Le documentaire suisse consacré aux travailleurs saisonniers entame une tournée inédite au Kosovo. Là où des milliers d’hommes, venus chercher un avenir en Suisse, ont laissé silence, fatigue et mémoire. Le documentaire "Lettres ouvertes, , salué en Suisse, revient là où tout a aussi commencé.

Ce n’est pas une simple projection. C’est un retour.
Un documentaire, né en Suisse, revient, en partie, dans les villes d’où sont partis ceux qu’on appelait alors les « Yougos ». Ils étaient Albanais du Kosovo. Ils partaient jeunes, souvent seuls, quittant leurs villages avec un contrat saisonnier en poche. Pendant près de sept décennies, ils ont été des milliers à venir en Suisse, y bâtir ses routes, y servir dans ses cuisines, y récolter ses fruits. Puis à repartir. Presque sans traces.

Le documentaire qui leur est consacré raconte cette histoire effacée. Et pour la première fois, il sera projeté au Kosovo — à Gjilan, Pristina et à Rahovec.
La réalisatrice sera sur place. Pour regarder, avec eux, ce qu’ils ont vécu.

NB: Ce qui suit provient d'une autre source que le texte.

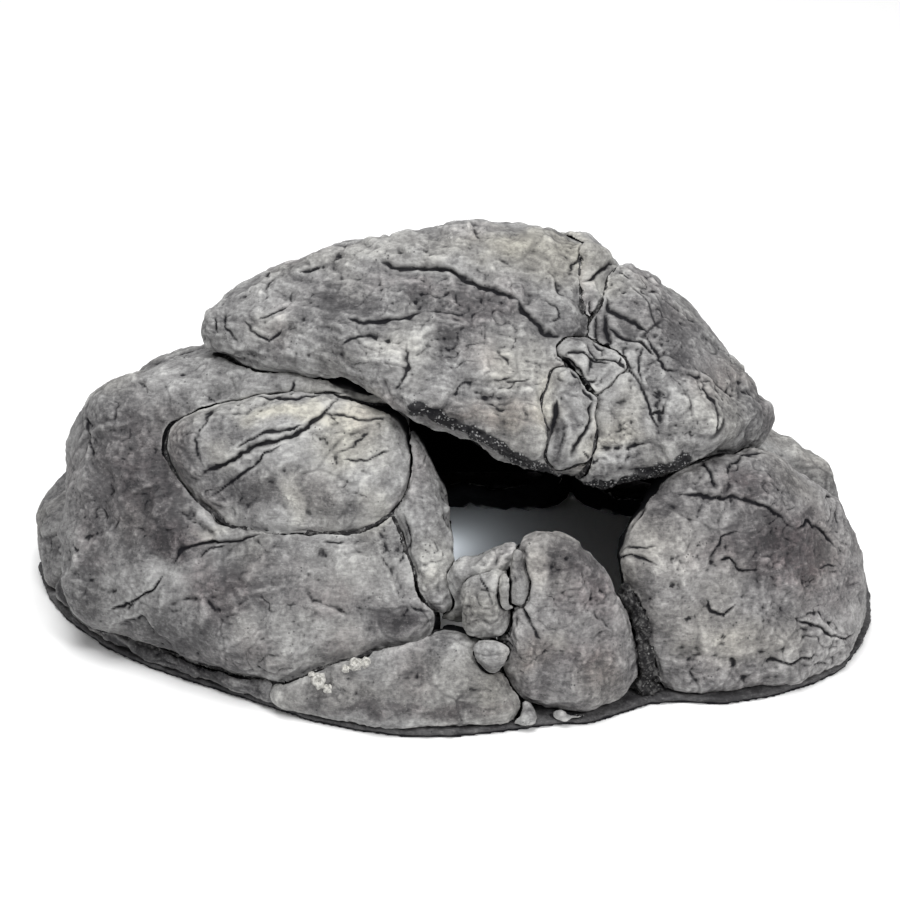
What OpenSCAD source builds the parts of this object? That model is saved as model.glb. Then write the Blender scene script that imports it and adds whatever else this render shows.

Pour offrir, à ceux qui restent, le récit de ceux qui sont partis.

Saisonniers : un mot, une vie entière
De 1934 à 2002, la Suisse délivre des permis saisonniers à une main-d’œuvre étrangère assignée à la précarité. Ces hommes — Portugais, Italiens, Espagnols, Turcs… et Kosovars — travaillent sans droit à la famille, sans accès à l’intégration, logés à l’écart, souvent surveillés. Le système est légal. Il est aussi brutal. Mais peu en parlent.

Parmi eux, les travailleurs albanais du Kosovo forment une vague silencieuse. Dès 1965, deux frères de Gjilan ouvrent la voie à Genève. Suivront d’autres. Le mouvement s’intensifie dans les années 1980, quand la Yougoslavie de Slobodan Milosevic marginalise les Albanais. Interdits d’université, privés d’avenir, ils partent. La Suisse devient un refuge. Un travail. Un sacrifice.

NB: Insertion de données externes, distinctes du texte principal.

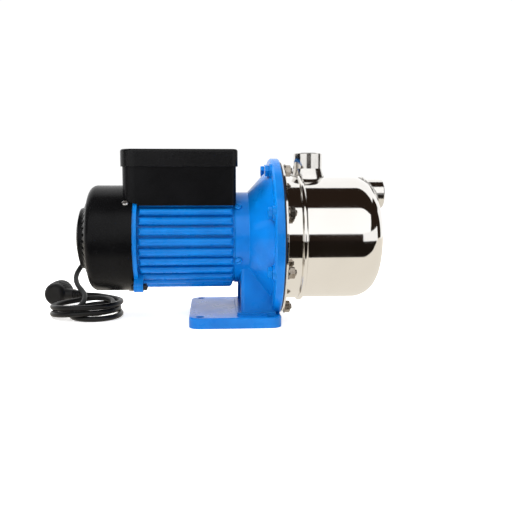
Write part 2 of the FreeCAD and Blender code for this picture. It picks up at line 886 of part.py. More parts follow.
def terminal_box_lid():
    rim = shaft_height + box_rim_height
    low, high = rim + gasket_thickness, rim + lid_height
    lid = lid_outer(0, rim, high)
    top = [e for e in lid.Edges if min(v.Point.z for v in e.Vertexes) > high - 0.01]
    lid = lid.makeFillet(lid_corner_edge, top)
    lid = lid.cut(box_outer(box_wall, low - 2, high - box_wall))
    lid = lid.cut(box_outer(-seat_gap, rim - 1, low))
    for x, y in lid_screw_places():
        column = rod(V(x, y, low), upward, lid_boss_radius, high - low - 1)
        lid = lid.fuse(column.common(lid_outer(box_wall / 2, low, high - 1)))
        lid = lid.cut(rod(V(x, y, low - 1), upward, lid_screw_radius, lid_height + 2))
        recess = V(x, y, high - lid_screw_recess)
        lid = lid.cut(rod(recess, upward, lid_boss_radius - 0.4, lid_screw_recess + 1))
    return single(lid)


def lid_screws():
    seat = shaft_height + box_rim_height + lid_height - lid_screw_recess
    reach = lid_height - lid_screw_recess + lid_screw_grip
    return group([pan_screw(V(x, y, seat), upward * -1, lid_screw_radius, reach)
                  for x, y in lid_screw_places()])


def capacitor_middle():
    low = box_floor_z() + box_wall
    side = box_width / 2 - box_wall - capacitor_side_room - clip_band - capacitor_radius
    return V(-capacitor_front_room - capacitor_length, side, low + clip_base + capacitor_radius)


def run_capacitor():
    start = capacitor_middle()
    can = turned([(0, 0), (0, capacitor_radius - 2), (2, capacitor_radius),
                  (capacitor_length - 4, capacitor_radius), (capacitor_length - 3, capacitor_radius - 1.5),
                  (capacitor_length, capacitor_radius - 1.5), (capacitor_length, 0)], start)
    for y in (-6, 6):
        tag = block((capacitor_length, capacitor_length + 7), (y - 3, y + 3), (-0.4, 0.4))
        can = can.fuse(placed(tag, start, along_x))
    return can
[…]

Le documentaire leur donne enfin la parole
Le documentaire est un tissage de lettres, d’archives, de silences. Il donne à entendre ce qui fut retenu, à montrer ce qui fut caché. Un chapitre est dédié aux saisonniers kosovars. L’un d’eux raconte : il n’a jamais osé parler à ses enfants de ce qu’il vivait là-bas, en Suisse. D’autres, filmés en 2021 sur la place centrale de Gjilan, posent enfin des mots. Avec pudeur, mais sans détour.

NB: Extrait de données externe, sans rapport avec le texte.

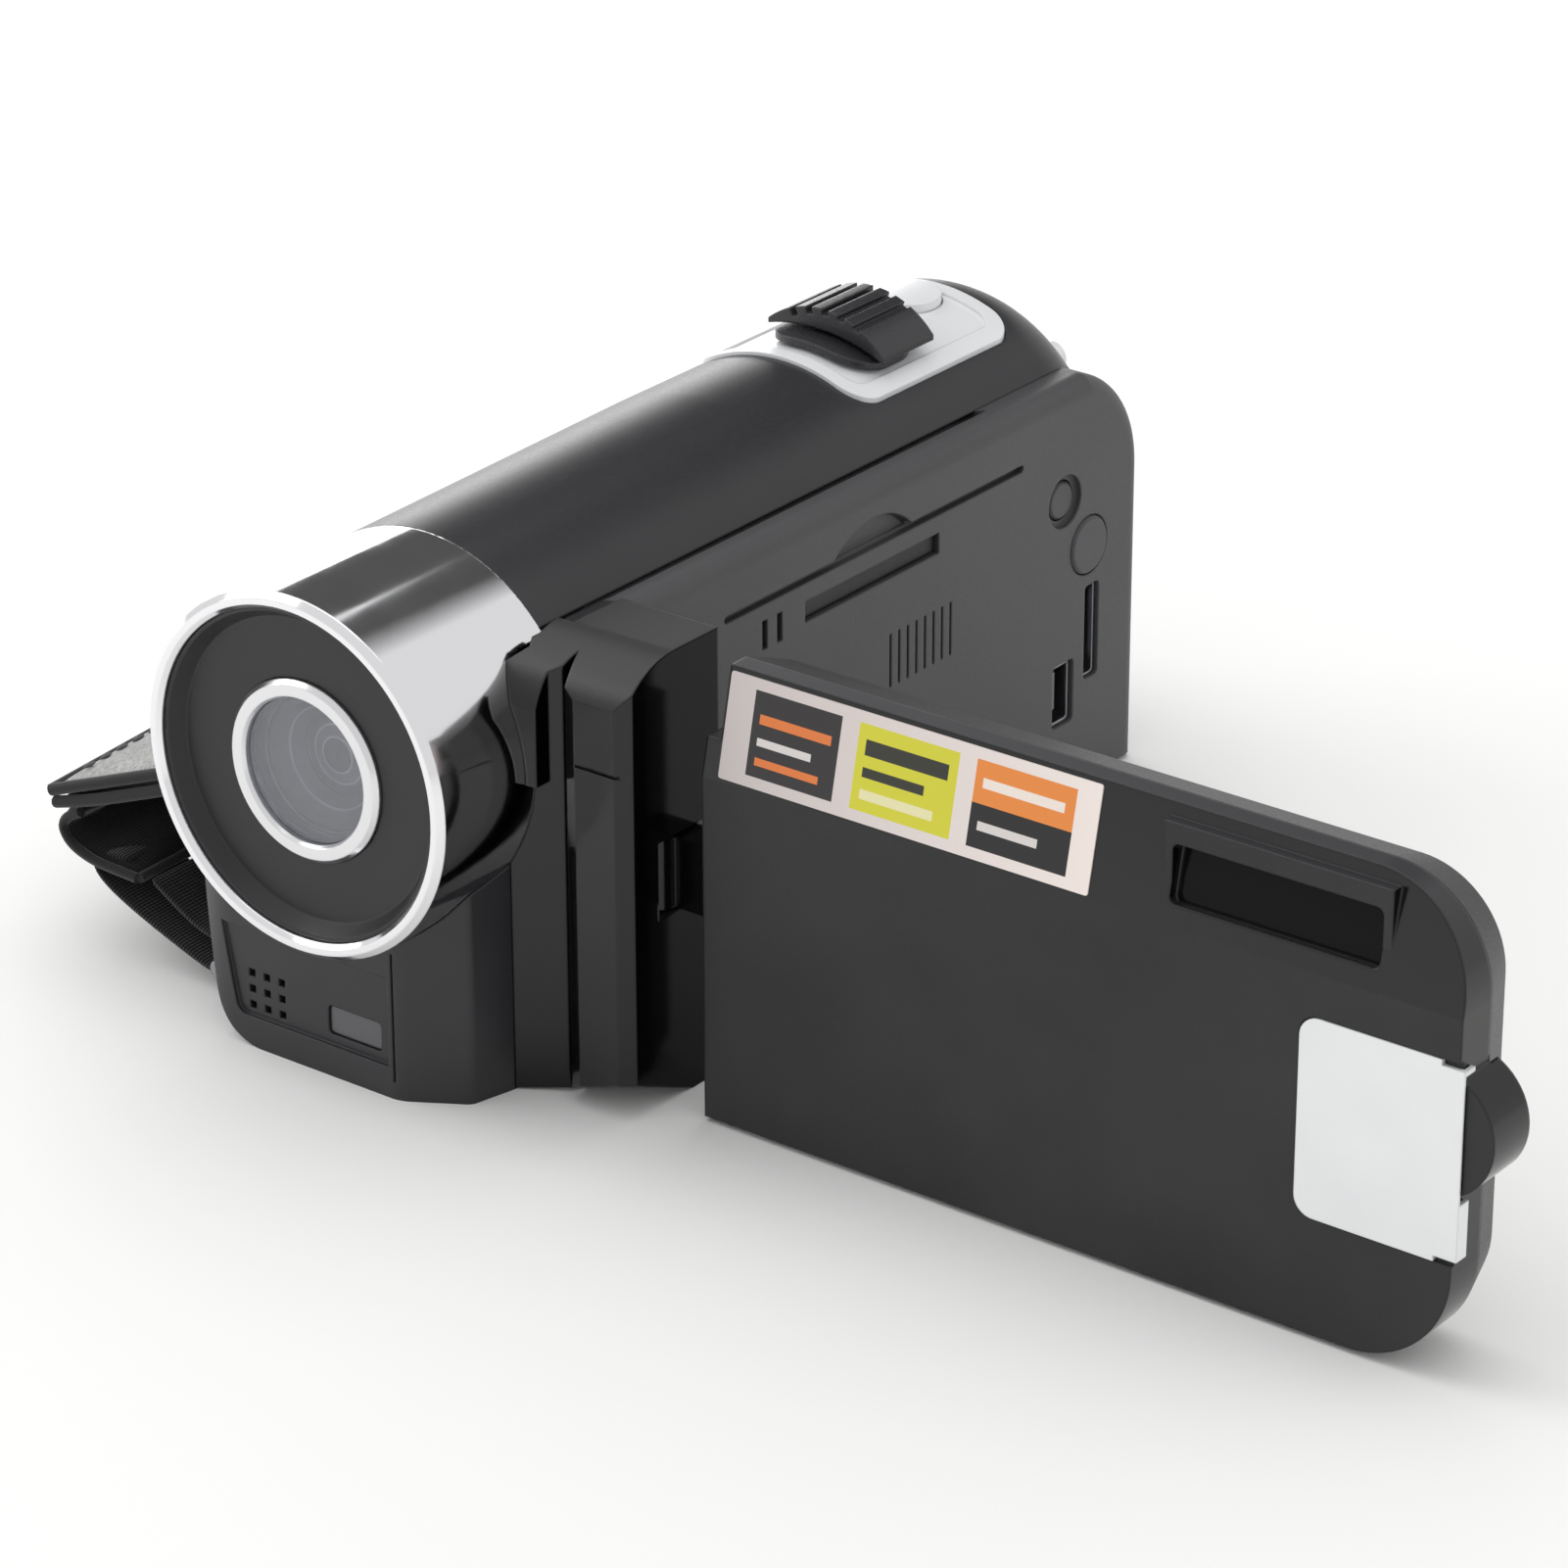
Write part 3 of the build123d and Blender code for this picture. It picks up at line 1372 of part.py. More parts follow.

Ils ne parlent pas pour accuser. Ils parlent pour transmettre. Et pour ceux qui les écoutent, enfants ou petits-enfants, cette parole tardive éclaire ce qu’ils ignorent : pourquoi leurs parents sont partis, ce qu’ils ont traversé, et pourquoi tant de choses sont restées tues.

Un lien historique que la Suisse a très peu nommé
Ce docuemntaire ne parle pas seulement d’hommes partis travailler. Il parle d’une relation entre deux pays, trop longtemps restée hors-champ. La Suisse et le Kosovo partagent une histoire migratoire commune, faite de dépendance économique et de distance sociale. Ce lien a très peu été nommé. Le documentaire le fait. Sans pathos. Sans idéalisation. Mais avec cette lucidité que Camus appelait « la lumière crue du réel ».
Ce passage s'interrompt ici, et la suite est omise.